[START]

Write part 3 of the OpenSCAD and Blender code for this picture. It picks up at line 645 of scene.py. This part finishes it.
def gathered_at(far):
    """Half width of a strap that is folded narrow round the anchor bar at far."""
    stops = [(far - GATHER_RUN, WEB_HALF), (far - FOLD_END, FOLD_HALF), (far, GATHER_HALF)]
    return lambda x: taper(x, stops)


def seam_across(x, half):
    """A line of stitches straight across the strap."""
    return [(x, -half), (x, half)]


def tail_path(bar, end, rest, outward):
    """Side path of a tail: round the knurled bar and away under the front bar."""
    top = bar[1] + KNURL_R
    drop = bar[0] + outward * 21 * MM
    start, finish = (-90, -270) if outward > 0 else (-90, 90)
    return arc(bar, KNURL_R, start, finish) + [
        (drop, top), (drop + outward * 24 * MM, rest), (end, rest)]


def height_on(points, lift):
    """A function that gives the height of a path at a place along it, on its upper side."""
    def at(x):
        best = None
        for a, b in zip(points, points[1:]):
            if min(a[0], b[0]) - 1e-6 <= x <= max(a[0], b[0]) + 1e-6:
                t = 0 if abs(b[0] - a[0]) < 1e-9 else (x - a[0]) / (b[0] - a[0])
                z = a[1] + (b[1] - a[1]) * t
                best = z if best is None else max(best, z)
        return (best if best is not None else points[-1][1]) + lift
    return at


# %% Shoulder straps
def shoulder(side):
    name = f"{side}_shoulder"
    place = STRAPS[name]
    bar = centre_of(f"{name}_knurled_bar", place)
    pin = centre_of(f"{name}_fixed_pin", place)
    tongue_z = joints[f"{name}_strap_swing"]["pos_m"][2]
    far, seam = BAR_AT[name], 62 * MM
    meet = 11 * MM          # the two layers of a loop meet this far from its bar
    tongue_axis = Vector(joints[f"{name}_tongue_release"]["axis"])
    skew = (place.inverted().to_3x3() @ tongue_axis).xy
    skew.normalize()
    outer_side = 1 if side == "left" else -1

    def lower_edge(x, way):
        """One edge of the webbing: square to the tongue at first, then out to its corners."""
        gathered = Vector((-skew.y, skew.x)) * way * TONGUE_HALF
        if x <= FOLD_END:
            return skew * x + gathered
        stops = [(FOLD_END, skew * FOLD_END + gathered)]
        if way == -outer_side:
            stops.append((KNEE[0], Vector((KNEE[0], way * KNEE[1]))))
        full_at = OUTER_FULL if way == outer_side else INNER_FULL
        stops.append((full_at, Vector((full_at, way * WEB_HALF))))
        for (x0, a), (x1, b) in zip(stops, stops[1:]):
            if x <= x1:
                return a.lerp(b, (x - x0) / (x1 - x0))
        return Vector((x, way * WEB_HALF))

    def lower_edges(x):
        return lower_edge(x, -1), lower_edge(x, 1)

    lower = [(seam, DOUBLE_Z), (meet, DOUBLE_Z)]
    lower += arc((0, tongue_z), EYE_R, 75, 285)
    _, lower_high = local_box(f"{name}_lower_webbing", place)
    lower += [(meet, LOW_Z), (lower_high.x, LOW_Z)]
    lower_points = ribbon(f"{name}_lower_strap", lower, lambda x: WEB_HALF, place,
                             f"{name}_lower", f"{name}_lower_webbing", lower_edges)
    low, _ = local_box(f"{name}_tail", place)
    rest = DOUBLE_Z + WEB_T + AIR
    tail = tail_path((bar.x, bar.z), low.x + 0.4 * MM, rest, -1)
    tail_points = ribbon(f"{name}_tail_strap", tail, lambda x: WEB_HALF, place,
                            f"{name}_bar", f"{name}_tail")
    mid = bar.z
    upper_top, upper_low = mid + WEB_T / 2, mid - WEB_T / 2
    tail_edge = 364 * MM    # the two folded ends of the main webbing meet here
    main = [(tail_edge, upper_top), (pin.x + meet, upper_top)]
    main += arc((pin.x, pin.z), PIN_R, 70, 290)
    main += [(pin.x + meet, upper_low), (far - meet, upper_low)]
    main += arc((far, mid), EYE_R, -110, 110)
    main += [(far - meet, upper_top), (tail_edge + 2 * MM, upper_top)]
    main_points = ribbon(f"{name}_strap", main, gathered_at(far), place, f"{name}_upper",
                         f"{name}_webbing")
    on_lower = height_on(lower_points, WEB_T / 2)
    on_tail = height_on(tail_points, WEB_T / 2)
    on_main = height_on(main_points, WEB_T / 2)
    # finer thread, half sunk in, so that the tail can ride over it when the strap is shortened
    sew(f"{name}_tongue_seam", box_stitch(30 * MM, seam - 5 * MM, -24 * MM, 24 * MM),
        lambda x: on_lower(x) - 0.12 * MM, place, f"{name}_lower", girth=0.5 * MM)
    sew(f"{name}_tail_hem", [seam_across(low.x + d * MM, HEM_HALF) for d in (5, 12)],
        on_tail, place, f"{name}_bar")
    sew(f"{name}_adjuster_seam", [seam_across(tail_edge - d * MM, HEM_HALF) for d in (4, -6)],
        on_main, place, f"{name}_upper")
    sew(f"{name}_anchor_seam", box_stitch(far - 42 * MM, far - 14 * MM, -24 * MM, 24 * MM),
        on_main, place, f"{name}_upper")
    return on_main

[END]

→ Required task
Reproduce the data, keeping every line exactly the same.

→ Output of the exercise
Write part 3 of the OpenSCAD and Blender code for this picture. It picks up at line 645 of scene.py. This part finishes it.
def gathered_at(far):
    """Half width of a strap that is folded narrow round the anchor bar at far."""
    stops = [(far - GATHER_RUN, WEB_HALF), (far - FOLD_END, FOLD_HALF), (far, GATHER_HALF)]
    return lambda x: taper(x, stops)


def seam_across(x, half):
    """A line of stitches straight across the strap."""
    return [(x, -half), (x, half)]


def tail_path(bar, end, rest, outward):
    """Side path of a tail: round the knurled bar and away under the front bar."""
    top = bar[1] + KNURL_R
    drop = bar[0] + outward * 21 * MM
    start, finish = (-90, -270) if outward > 0 else (-90, 90)
    return arc(bar, KNURL_R, start, finish) + [
        (drop, top), (drop + outward * 24 * MM, rest), (end, rest)]


def height_on(points, lift):
    """A function that gives the height of a path at a place along it, on its upper side."""
    def at(x):
        best = None
        for a, b in zip(points, points[1:]):
            if min(a[0], b[0]) - 1e-6 <= x <= max(a[0], b[0]) + 1e-6:
                t = 0 if abs(b[0] - a[0]) < 1e-9 else (x - a[0]) / (b[0] - a[0])
                z = a[1] + (b[1] - a[1]) * t
                best = z if best is None else max(best, z)
        return (best if best is not None else points[-1][1]) + lift
    return at


# %% Shoulder straps
def shoulder(side):
    name = f"{side}_shoulder"
    place = STRAPS[name]
    bar = centre_of(f"{name}_knurled_bar", place)
    pin = centre_of(f"{name}_fixed_pin", place)
    tongue_z = joints[f"{name}_strap_swing"]["pos_m"][2]
    far, seam = BAR_AT[name], 62 * MM
    meet = 11 * MM          # the two layers of a loop meet this far from its bar
    tongue_axis = Vector(joints[f"{name}_tongue_release"]["axis"])
    skew = (place.inverted().to_3x3() @ tongue_axis).xy
    skew.normalize()
    outer_side = 1 if side == "left" else -1

    def lower_edge(x, way):
        """One edge of the webbing: square to the tongue at first, then out to its corners."""
        gathered = Vector((-skew.y, skew.x)) * way * TONGUE_HALF
        if x <= FOLD_END:
            return skew * x + gathered
        stops = [(FOLD_END, skew * FOLD_END + gathered)]
        if way == -outer_side:
            stops.append((KNEE[0], Vector((KNEE[0], way * KNEE[1]))))
        full_at = OUTER_FULL if way == outer_side else INNER_FULL
        stops.append((full_at, Vector((full_at, way * WEB_HALF))))
        for (x0, a), (x1, b) in zip(stops, stops[1:]):
            if x <= x1:
                return a.lerp(b, (x - x0) / (x1 - x0))
        return Vector((x, way * WEB_HALF))

    def lower_edges(x):
        return lower_edge(x, -1), lower_edge(x, 1)

    lower = [(seam, DOUBLE_Z), (meet, DOUBLE_Z)]
    lower += arc((0, tongue_z), EYE_R, 75, 285)
    _, lower_high = local_box(f"{name}_lower_webbing", place)
    lower += [(meet, LOW_Z), (lower_high.x, LOW_Z)]
    lower_points = ribbon(f"{name}_lower_strap", lower, lambda x: WEB_HALF, place,
                             f"{name}_lower", f"{name}_lower_webbing", lower_edges)
    low, _ = local_box(f"{name}_tail", place)
    rest = DOUBLE_Z + WEB_T + AIR
    tail = tail_path((bar.x, bar.z), low.x + 0.4 * MM, rest, -1)
    tail_points = ribbon(f"{name}_tail_strap", tail, lambda x: WEB_HALF, place,
                            f"{name}_bar", f"{name}_tail")
    mid = bar.z
    upper_top, upper_low = mid + WEB_T / 2, mid - WEB_T / 2
    tail_edge = 364 * MM    # the two folded ends of the main webbing meet here
    main = [(tail_edge, upper_top), (pin.x + meet, upper_top)]
    main += arc((pin.x, pin.z), PIN_R, 70, 290)
    main += [(pin.x + meet, upper_low), (far - meet, upper_low)]
    main += arc((far, mid), EYE_R, -110, 110)
    main += [(far - meet, upper_top), (tail_edge + 2 * MM, upper_top)]
    main_points = ribbon(f"{name}_strap", main, gathered_at(far), place, f"{name}_upper",
                         f"{name}_webbing")
    on_lower = height_on(lower_points, WEB_T / 2)
    on_tail = height_on(tail_points, WEB_T / 2)
    on_main = height_on(main_points, WEB_T / 2)
    # finer thread, half sunk in, so that the tail can ride over it when the strap is shortened
    sew(f"{name}_tongue_seam", box_stitch(30 * MM, seam - 5 * MM, -24 * MM, 24 * MM),
        lambda x: on_lower(x) - 0.12 * MM, place, f"{name}_lower", girth=0.5 * MM)
    sew(f"{name}_tail_hem", [seam_across(low.x + d * MM, HEM_HALF) for d in (5, 12)],
        on_tail, place, f"{name}_bar")
    sew(f"{name}_adjuster_seam", [seam_across(tail_edge - d * MM, HEM_HALF) for d in (4, -6)],
        on_main, place, f"{name}_upper")
    sew(f"{name}_anchor_seam", box_stitch(far - 42 * MM, far - 14 * MM, -24 * MM, 24 * MM),
        on_main, place, f"{name}_upper")
    return on_main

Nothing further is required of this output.